Saved data entries:
☆ ☆ ☆

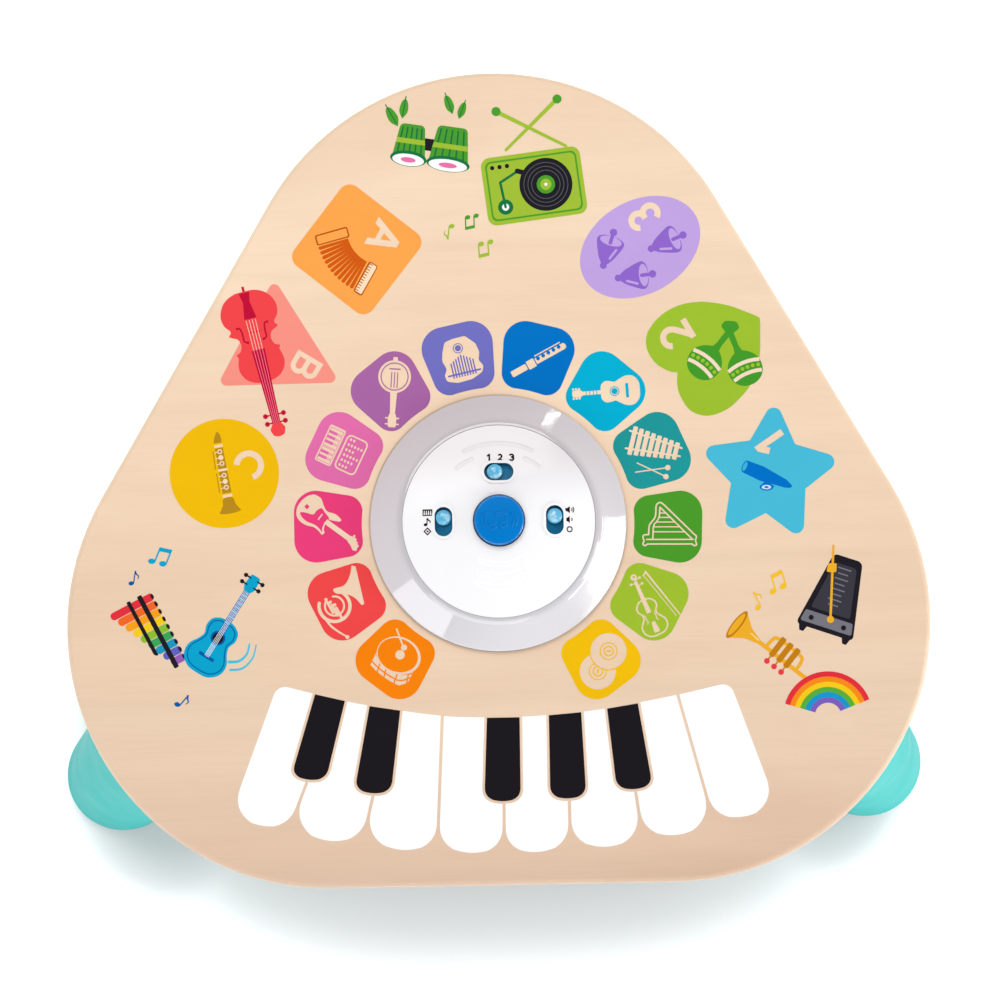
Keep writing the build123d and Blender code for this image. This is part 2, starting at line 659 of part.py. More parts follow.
put("battery_springs", *springs)
put("battery_plates", *plates)

# ------------------------------------------------------------- speaker
sx, sy = SPEAKER_AT
gasket = cyl(SPEAKER_R, F1, F1 + 0.8, sx, sy) - cyl(16.4, F1 - 1, F1 + 2, sx, sy)
put("speaker_gasket", gasket)
frame = turn(
    [(16.6, 241.2), (20.0, 241.2), (20.0, 242.2), (17.6, 242.2), (12.0, 249.0), (12.0, 250.0), (4.0, 250.0), (4.0, 249.2), (11.0, 249.2), (11.0, 248.6)]
)
for a in SPK_A:
    ear = Rot(0, 0, a) * block(17.8, 26.4, -2.6, 2.6, 242.05, 242.9)
    ear -= Rot(0, 0, a) * cyl(1.1, 240, 245, 24.2, 0)
    frame += ear
put("speaker_frame", Pos(sx, sy, 0) * frame)
cone_shell = turn(
    [(16.2, 241.3), (16.2, 241.7), (6.0, 247.0), (0, 245.4), (0, 244.9), (5.8, 246.5)]
)
put("speaker_cone", Pos(sx, sy, 0) * cone_shell)
put("speaker_magnet", cyl(11.0, 250.05, 256.0, sx, sy))
speaker_screws = []
for a in SPK_A:
    dx, dy = polar(24.2, a)
    speaker_screws.append(Pos(sx + dx, sy + dy, 242.9) * Rot(180, 0, 0) * screw(1.9, 1.2, 0.9, 1.95, 1.0))
put("speaker_screws", *speaker_screws)

# ------------------------------------------------------------- main board
mb = block(-29.0, 29.0, -48.5, 8.0, MB_Z, MB_Z + BOARD_T)
mb_screws = []
for x, y in POSTS:
    mb -= cyl(1.1, MB_Z - 1, MB_Z + 3, x, y)
    mb_screws.append(Pos(x, y, MB_Z + BOARD_T) * Rot(180, 0, 0) * screw(1.9, 1.2, 0.9, 3.6, 1.0))
put("main_board", mb)
put("main_board_screws", *mb_screws)
MT = MB_Z + BOARD_T
chips = [
    block(-9, 3, -32, -20, MT, MT + 1.8),
    block(9, 15, -30, -22, MT, MT + 1.6),
    cyl(3.1, MT, MT + 7.0, 18.0, -16.0),
    cyl(2.5, MT, MT + 6.0, -18.0, -36.0),
    block(-7.5, 7.5, -3.5, 1.2, MT, MT + 4.0),
    block(14, 20, 2.0, 6.5, MT, MT + 4.5),
    block(-22, -16, -14.0, -9.5, MT, MT + 4.5),
]
put("board_parts", *chips)

# Ribbon cable from the main board's connector up to the control board.
side = Polyline(
    (-1.6, MT + 4.0),
    (-1.6, MT + 12.2),
    (8.6, MT + 21.4),
    (8.6, CONTROL_BOARD_Z),
    (9.4, CONTROL_BOARD_Z),
    (9.4, MT + 21.0),
    (-0.8, MT + 11.8),
    (-0.8, MT + 4.0),
    close=True,
)
ribbon = extrude(Plane.YZ * make_face(side), 6.0, both=True)
bends = [e for e in ribbon.edges().filter_by(Axis.X) if MT + 8 < e.center().Z < MT + 25]
put("ribbon_cable", fillet(bends, 0.7))


def lead(points, radius, r=0.65):
    p = FilletPolyline(*points, radius=radius)
    return sweep(Plane(origin=p @ 0, z_dir=p % 0) * Circle(r), path=p)


put(
    "speaker_leads",
    lead([(11.8, 31.0, 252.0), (18.0, 31.0, 252.0), (18.0, 20.0, 262.0), (17.0, 13.0, 264.8), (15.6, 7.3, 264.8)], 2.6),
    lead([(11.8, 34.5, 252.0), (21.5, 34.5, 252.0), (21.5, 20.0, 263.0), (19.6, 12.5, 264.8), (18.4, 7.3, 264.8)], 2.6),
)
put(
    "battery_leads",
    lead([(-29.4, -20.0, 259.0), (-34.0, -20.0, 259.0), (-34.0, -20.0, 264.0), (-29.0, -14.5, 264.8), (-22.8, -12.8, 264.8)], 2.0),
    lead([(-29.4, -4.0, 259.0), (-34.0, -4.0, 259.0), (-34.0, -4.0, 264.0), (-29.0, -9.0, 264.8), (-22.8, -10.7, 264.8)], 2.0),
)

# ------------------------------------------------------------- write the nodes
lo = [1e9] * 3
hi = [-1e9] * 3
for solids in nodes.values():
    for s in solids:
        b = s.bounding_box()
        for i, (p, q) in enumerate(zip(tuple(b.min), tuple(b.max))):
            lo[i] = min(lo[i], p)
            hi[i] = max(hi[i], q)
shift = Pos(-(lo[0] + hi[0]) / 2, -(lo[1] + hi[1]) / 2, 0)
print("box", [round(v, 3) for v in lo], [round(v, 3) for v in hi])
print("control unit's axis in the finished frame", round(-(lo[0] + hi[0]) / 2, 4), round(-(lo[1] + hi[1]) / 2, 4))
for name, solids in nodes.items():
    moved = [shift * s for s in solids]
    shape = moved[0] if len(moved) == 1 else Compound(children=moved)
    export_step(shape, f"parts/{name}.step")
print(len(nodes), "nodes")
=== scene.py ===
import json
import math

import bpy
import numpy as np
from mathutils import Matrix, Quaternion, Vector
from mathutils.geometry import delaunay_2d_cdt


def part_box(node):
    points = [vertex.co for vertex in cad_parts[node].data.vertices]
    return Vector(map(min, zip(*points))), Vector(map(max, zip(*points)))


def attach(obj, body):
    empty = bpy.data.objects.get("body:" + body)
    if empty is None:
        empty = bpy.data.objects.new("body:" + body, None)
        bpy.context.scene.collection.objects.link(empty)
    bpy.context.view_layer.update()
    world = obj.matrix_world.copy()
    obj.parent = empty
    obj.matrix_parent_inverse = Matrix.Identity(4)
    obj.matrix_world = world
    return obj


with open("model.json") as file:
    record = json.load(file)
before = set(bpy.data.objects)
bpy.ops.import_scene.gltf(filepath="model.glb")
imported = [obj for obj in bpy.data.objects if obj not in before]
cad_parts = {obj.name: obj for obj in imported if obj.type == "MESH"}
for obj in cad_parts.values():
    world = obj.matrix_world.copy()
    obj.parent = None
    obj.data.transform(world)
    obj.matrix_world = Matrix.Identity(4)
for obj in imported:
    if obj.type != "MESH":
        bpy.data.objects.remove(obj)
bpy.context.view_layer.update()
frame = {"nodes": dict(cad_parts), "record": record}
nodes = frame["nodes"]
scene = bpy.context.scene
scene.view_settings.view_transform = "Standard"

# The control unit's axis at the wooden surface is the reference of everything here.
_lo, _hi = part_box("light_ring")
AX, AY = (_lo.x + _hi.x) / 2, (_lo.y + _hi.y) / 2
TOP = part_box("top_panel")[1].z

# ---------------------------------------------------------------- camera
TILT, YAW, ROLL = (math.radians(a) for a in (3.75, 0.93, 0.97))
DIST = 1.2
MIDDLE = (498.4, 523.3)  # where the axis stands in the 1000 x 1000 image


def turned(v):
    x, y, z = v
    y1 = y * math.cos(TILT) + z * math.sin(TILT)
    z1 = -y * math.sin(TILT) + z * math.cos(TILT)
    x2 = x * math.cos(YAW) + z1 * math.sin(YAW)
    z2 = -x * math.sin(YAW) + z1 * math.cos(YAW)
    return (
        x2 * math.cos(ROLL) - y1 * math.sin(ROLL),
        x2 * math.sin(ROLL) + y1 * math.cos(ROLL),
        z2,
    )


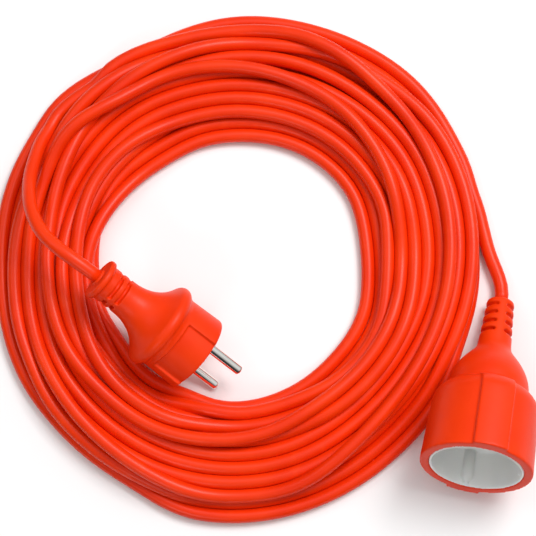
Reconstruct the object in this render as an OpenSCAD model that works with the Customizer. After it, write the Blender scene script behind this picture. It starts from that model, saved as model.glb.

☆ ☆ ☆

**Stated task**
Extract the full set of entries word for word.

**Exercise response**
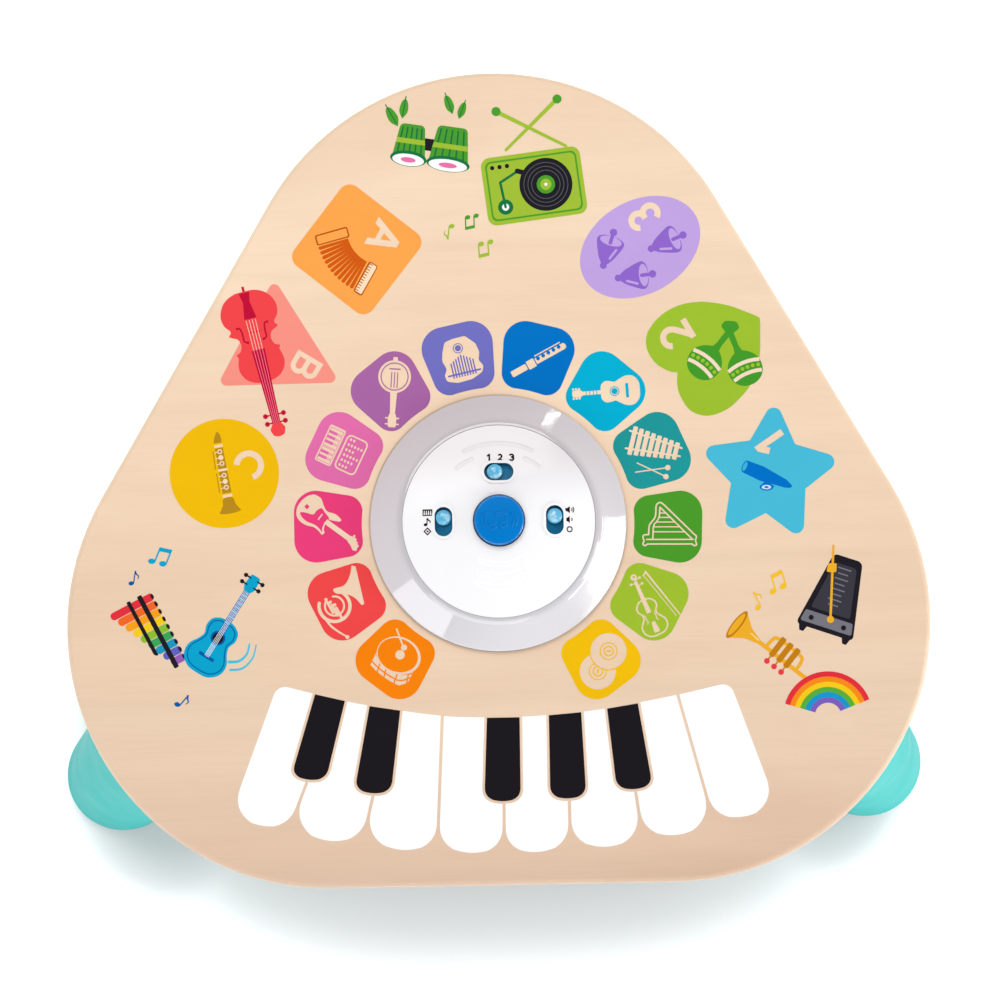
Keep writing the build123d and Blender code for this image. This is part 2, starting at line 659 of part.py. More parts follow.
put("battery_springs", *springs)
put("battery_plates", *plates)

# ------------------------------------------------------------- speaker
sx, sy = SPEAKER_AT
gasket = cyl(SPEAKER_R, F1, F1 + 0.8, sx, sy) - cyl(16.4, F1 - 1, F1 + 2, sx, sy)
put("speaker_gasket", gasket)
frame = turn(
    [(16.6, 241.2), (20.0, 241.2), (20.0, 242.2), (17.6, 242.2), (12.0, 249.0), (12.0, 250.0), (4.0, 250.0), (4.0, 249.2), (11.0, 249.2), (11.0, 248.6)]
)
for a in SPK_A:
    ear = Rot(0, 0, a) * block(17.8, 26.4, -2.6, 2.6, 242.05, 242.9)
    ear -= Rot(0, 0, a) * cyl(1.1, 240, 245, 24.2, 0)
    frame += ear
put("speaker_frame", Pos(sx, sy, 0) * frame)
cone_shell = turn(
    [(16.2, 241.3), (16.2, 241.7), (6.0, 247.0), (0, 245.4), (0, 244.9), (5.8, 246.5)]
)
put("speaker_cone", Pos(sx, sy, 0) * cone_shell)
put("speaker_magnet", cyl(11.0, 250.05, 256.0, sx, sy))
speaker_screws = []
for a in SPK_A:
    dx, dy = polar(24.2, a)
    speaker_screws.append(Pos(sx + dx, sy + dy, 242.9) * Rot(180, 0, 0) * screw(1.9, 1.2, 0.9, 1.95, 1.0))
put("speaker_screws", *speaker_screws)

# ------------------------------------------------------------- main board
mb = block(-29.0, 29.0, -48.5, 8.0, MB_Z, MB_Z + BOARD_T)
mb_screws = []
for x, y in POSTS:
    mb -= cyl(1.1, MB_Z - 1, MB_Z + 3, x, y)
    mb_screws.append(Pos(x, y, MB_Z + BOARD_T) * Rot(180, 0, 0) * screw(1.9, 1.2, 0.9, 3.6, 1.0))
put("main_board", mb)
put("main_board_screws", *mb_screws)
MT = MB_Z + BOARD_T
chips = [
    block(-9, 3, -32, -20, MT, MT + 1.8),
    block(9, 15, -30, -22, MT, MT + 1.6),
    cyl(3.1, MT, MT + 7.0, 18.0, -16.0),
    cyl(2.5, MT, MT + 6.0, -18.0, -36.0),
    block(-7.5, 7.5, -3.5, 1.2, MT, MT + 4.0),
    block(14, 20, 2.0, 6.5, MT, MT + 4.5),
    block(-22, -16, -14.0, -9.5, MT, MT + 4.5),
]
put("board_parts", *chips)

# Ribbon cable from the main board's connector up to the control board.
side = Polyline(
    (-1.6, MT + 4.0),
    (-1.6, MT + 12.2),
    (8.6, MT + 21.4),
    (8.6, CONTROL_BOARD_Z),
    (9.4, CONTROL_BOARD_Z),
    (9.4, MT + 21.0),
    (-0.8, MT + 11.8),
    (-0.8, MT + 4.0),
    close=True,
)
ribbon = extrude(Plane.YZ * make_face(side), 6.0, both=True)
bends = [e for e in ribbon.edges().filter_by(Axis.X) if MT + 8 < e.center().Z < MT + 25]
put("ribbon_cable", fillet(bends, 0.7))


def lead(points, radius, r=0.65):
    p = FilletPolyline(*points, radius=radius)
    return sweep(Plane(origin=p @ 0, z_dir=p % 0) * Circle(r), path=p)


put(
    "speaker_leads",
    lead([(11.8, 31.0, 252.0), (18.0, 31.0, 252.0), (18.0, 20.0, 262.0), (17.0, 13.0, 264.8), (15.6, 7.3, 264.8)], 2.6),
    lead([(11.8, 34.5, 252.0), (21.5, 34.5, 252.0), (21.5, 20.0, 263.0), (19.6, 12.5, 264.8), (18.4, 7.3, 264.8)], 2.6),
)
put(
    "battery_leads",
    lead([(-29.4, -20.0, 259.0), (-34.0, -20.0, 259.0), (-34.0, -20.0, 264.0), (-29.0, -14.5, 264.8), (-22.8, -12.8, 264.8)], 2.0),
    lead([(-29.4, -4.0, 259.0), (-34.0, -4.0, 259.0), (-34.0, -4.0, 264.0), (-29.0, -9.0, 264.8), (-22.8, -10.7, 264.8)], 2.0),
)

# ------------------------------------------------------------- write the nodes
lo = [1e9] * 3
hi = [-1e9] * 3
for solids in nodes.values():
    for s in solids:
        b = s.bounding_box()
        for i, (p, q) in enumerate(zip(tuple(b.min), tuple(b.max))):
            lo[i] = min(lo[i], p)
            hi[i] = max(hi[i], q)
shift = Pos(-(lo[0] + hi[0]) / 2, -(lo[1] + hi[1]) / 2, 0)
print("box", [round(v, 3) for v in lo], [round(v, 3) for v in hi])
print("control unit's axis in the finished frame", round(-(lo[0] + hi[0]) / 2, 4), round(-(lo[1] + hi[1]) / 2, 4))
for name, solids in nodes.items():
    moved = [shift * s for s in solids]
    shape = moved[0] if len(moved) == 1 else Compound(children=moved)
    export_step(shape, f"parts/{name}.step")
print(len(nodes), "nodes")
=== scene.py ===
import json
import math

import bpy
import numpy as np
from mathutils import Matrix, Quaternion, Vector
from mathutils.geometry import delaunay_2d_cdt


def part_box(node):
    points = [vertex.co for vertex in cad_parts[node].data.vertices]
    return Vector(map(min, zip(*points))), Vector(map(max, zip(*points)))


def attach(obj, body):
    empty = bpy.data.objects.get("body:" + body)
    if empty is None:
        empty = bpy.data.objects.new("body:" + body, None)
        bpy.context.scene.collection.objects.link(empty)
    bpy.context.view_layer.update()
    world = obj.matrix_world.copy()
    obj.parent = empty
    obj.matrix_parent_inverse = Matrix.Identity(4)
    obj.matrix_world = world
    return obj


with open("model.json") as file:
    record = json.load(file)
before = set(bpy.data.objects)
bpy.ops.import_scene.gltf(filepath="model.glb")
imported = [obj for obj in bpy.data.objects if obj not in before]
cad_parts = {obj.name: obj for obj in imported if obj.type == "MESH"}
for obj in cad_parts.values():
    world = obj.matrix_world.copy()
    obj.parent = None
    obj.data.transform(world)
    obj.matrix_world = Matrix.Identity(4)
for obj in imported:
    if obj.type != "MESH":
        bpy.data.objects.remove(obj)
bpy.context.view_layer.update()
frame = {"nodes": dict(cad_parts), "record": record}
nodes = frame["nodes"]
scene = bpy.context.scene
scene.view_settings.view_transform = "Standard"

# The control unit's axis at the wooden surface is the reference of everything here.
_lo, _hi = part_box("light_ring")
AX, AY = (_lo.x + _hi.x) / 2, (_lo.y + _hi.y) / 2
TOP = part_box("top_panel")[1].z

# ---------------------------------------------------------------- camera
TILT, YAW, ROLL = (math.radians(a) for a in (3.75, 0.93, 0.97))
DIST = 1.2
MIDDLE = (498.4, 523.3)  # where the axis stands in the 1000 x 1000 image


def turned(v):
    x, y, z = v
    y1 = y * math.cos(TILT) + z * math.sin(TILT)
    z1 = -y * math.sin(TILT) + z * math.cos(TILT)
    x2 = x * math.cos(YAW) + z1 * math.sin(YAW)
    z2 = -x * math.sin(YAW) + z1 * math.cos(YAW)
    return (
        x2 * math.cos(ROLL) - y1 * math.sin(ROLL),
        x2 * math.sin(ROLL) + y1 * math.cos(ROLL),
        z2,
    )


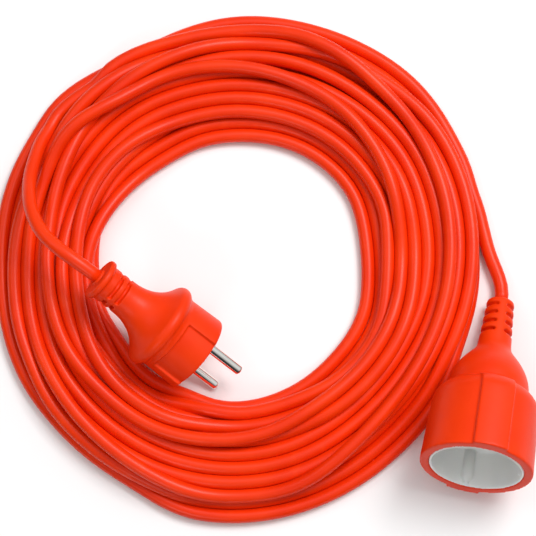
Reconstruct the object in this render as an OpenSCAD model that works with the Customizer. After it, write the Blender scene script behind this picture. It starts from that model, saved as model.glb.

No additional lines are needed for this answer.